Wird ein Vermögensgegenstand (Grundstück) durch Schenkung übertragen und überträgt der Beschenkte das Grundstück unentgeltlich auf einen Dritten, ist für schenkungssteuerliche Zwecke darauf abzustellen, ob die weitergebende Person eine eigene Entscheidungsbefugnis bezüglich der Verwendung des geschenkten Gegenstands hat. Erhält jemand als Durchgangs- oder Mittelsperson eine Zuwendung, die er entsprechend einer bestehenden Verpflichtung in vollem Umfang an einen Dritten weitergibt, liegt nur eine Zuwendung aus dem Vermögen des Zuwendenden an den Dritten vor. Wendet aber der Bedachte das ihm geschenkte Grundstück ohne rechtliche Verpflichtung freigebig einem Dritten zu, liegt keine Schenkung des Zuwendenden unmittelbar an den Dritten vor. Vielmehr liegen zwei Schenkungen vor, und zwar vom Schenker an den Beschenkten und vom Beschenkten an eine dritte Person.

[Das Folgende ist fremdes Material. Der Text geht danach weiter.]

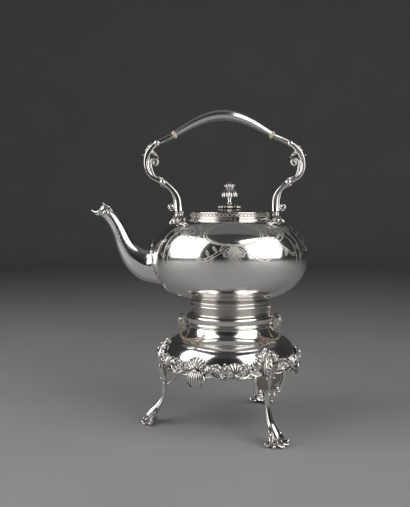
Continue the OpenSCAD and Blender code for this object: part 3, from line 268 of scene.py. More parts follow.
# %% Shader group
def silver_group():
    """Colour, roughness and height of polished silver, from recess, clouds and scratches."""
    tree = bpy.data.node_groups.new("worn_silver", "ShaderNodeTree")
    add = tree.interface.new_socket
    for label, kind, value in (
        ("Clean", "Color", (0.93, 0.91, 0.88, 1)),
        ("Tarnish", "Color", (0.35, 0.27, 0.19, 1)),
        ("Recess gain", "Float", 0.8),
        ("Cloud gain", "Float", 0.15),
        ("Polish", "Float", 0.08),
    ):
        add(name=label, in_out="INPUT", socket_type="NodeSocket" + kind).default_value = value
    for label, kind in (("Color", "Color"), ("Roughness", "Float"), ("Height", "Float")):
        add(name=label, in_out="OUTPUT", socket_type="NodeSocket" + kind)
    ins, outs = tree.nodes.new("NodeGroupInput"), tree.nodes.new("NodeGroupOutput")
    place, recess = new_nodes(tree, "TexCoord", "Attribute")
    recess.attribute_name = "recess"
    clouds, wipes, stretch = new_nodes(tree, "TexNoise", "TexNoise", "Mapping")
    put(clouds, {"Scale": 26, "Detail": 5})
    put(wipes, {"Scale": 90, "Detail": 8})
    put(stretch, {"Scale": (1, 1, 14)})
    hollow, both, rough, wiped = new_nodes(tree, "Math", "Math", "Math", "Math")
    cloud, mix = new_nodes(tree, "MapRange", "Mix")
    hollow.operation = "MULTIPLY"
    put(cloud, {"From Min": 0.45, "From Max": 0.8})
    both.operation = "ADD"
    both.use_clamp = True
    mix.data_type = "RGBA"
    rough.operation = wiped.operation = "MULTIPLY_ADD"
    put(rough, {1: 0.28})
    put(wiped, {1: 0.06})
    wire(
        tree,
        (place, "Object", clouds, "Vector"),
        (place, "Object", stretch, "Vector"),
        (stretch, "Vector", wipes, "Vector"),
        (recess, "Fac", hollow, 0),
        (ins, "Recess gain", hollow, 1),
        (clouds, "Fac", cloud, "Value"),
        (ins, "Cloud gain", cloud, "To Max"),
        (hollow, 0, both, 0),
        (cloud, "Result", both, 1),
        (both, 0, mix, "Factor"),
        (ins, "Clean", mix, "A"),
        (ins, "Tarnish", mix, "B"),
        (both, 0, rough, 0),
        (ins, "Polish", rough, 2),
        (wipes, "Fac", wiped, 0),
        (rough, 0, wiped, 2),
        (mix, "Result", outs, "Color"),
        (wiped, 0, outs, "Roughness"),
        (wipes, "Fac", outs, "Height"),
    )
    return tree


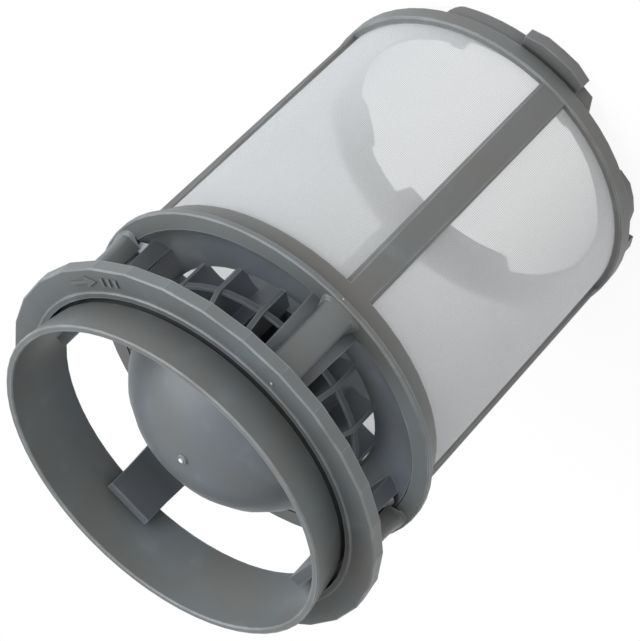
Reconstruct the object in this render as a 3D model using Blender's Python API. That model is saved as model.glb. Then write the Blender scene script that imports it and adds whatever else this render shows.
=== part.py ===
"""Dishwasher sump filter: a mesh cylinder in a ribbed frame, with a domed strainer and a round grip above it.

It stands upright on its two feet, with its axis on Z. Its front, the side of the first rib, faces -Y.
"""

import math

import bmesh
import bpy
from mathutils import Matrix, Vector

MM = 0.001

# Fits, in millimetres like every size below
SEAT_GAP = 0.3
PLATE_CLEARANCE = 0.3
POST_CLEARANCE = 0.3
OVERLAP = 1.0

# Lower frame: feet, base ring, four ribs and top ring in one moulding
FRAME_RADIUS = 46.8
FRAME_DRAFT = 0.6
RIB_COUNT = 4
RIB_DEPTH = 1.55
RIB_WIDTH = 8.3
RIB_CHAMFER = 0.7
WINDOW_HEIGHT = 83.1
TOP_RING_HEIGHT = 5.8
LEDGE_WIDTH = 1.0
LEDGE_THICKNESS = 1.6
BASE_RING_HEIGHT = 4.8
BASE_RING_PROUD = 0.4
BASE_EDGE_CHAMFER = 0.6
FLOOR_THICKNESS = 1.5
FLOOR_WIDTH = 8.5

# Feet, bayonet tabs, lugs and stops under the base ring, each twice
FOOT_HEIGHT = 4.2
FOOT_STEP_IN = 0.6
FOOT_WIDTH = 9.5
FOOT_WALL = 1.6
FOOT_START = -9.5
FOOT_SWEEP = 56.0
FOOT_SLANT = 3.5
FOOT_RAMP_SWEEP = 4.0
FOOT_END_WALL_SWEEP = 2.0
TAB_REACH = 4.55
TAB_THICKNESS = 3.3
TAB_LIFT = 0.2
TAB_START = -4.5
TAB_SWEEP = 22.5
TAB_CORNER = 1.2
LUG_WIDTH = 9.2
LUG_DROP = 2.3
LUG_START = -57.5
LUG_SWEEP = 22.5
LUG_CORNER = 1.0
STOP_WIDTH = 2.2
STOP_DROP = 2.9
STOP_START = -69.0
STOP_SWEEP = 5.0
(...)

Das Finanzgericht hat entschieden, dass allein das Einverständnis der Großmutter mit der Weiterschenkung durch ihre Tochter nicht ausreicht, um eine Zuwendung der Großmutter an ihre Enkelin annehmen zu können. Die familiäre Verbundenheit der Vertragsbeteiligten ist ebenfalls nicht geeignet, die Schenkungen in schenkungssteuerrechtlicher Hinsicht abweichend von der Zivilrechtslage zu beurteilen. Dies gilt selbst dann, wenn die Großeltern ein Interesse gehabt haben sollten, ihr Vermögen nicht nur ihrer Tochter, sondern zum Teil auch ihrer Enkelin zuzuwenden.

Fazit: Es liegen zwei Schenkungen vor – jeweils von der Mutter an die Tochter. Deshalb gilt jeweils der höhere Freibetrag von 400.000 €, sodass keine Schenkungsteuer anfiel. Bei einer Schenkung der Großmutter an die Enkelin gilt nur ein Freibetrag von 20.000 €, sodass in der vorliegenden Situation Schenkungsteuer angefallen wäre.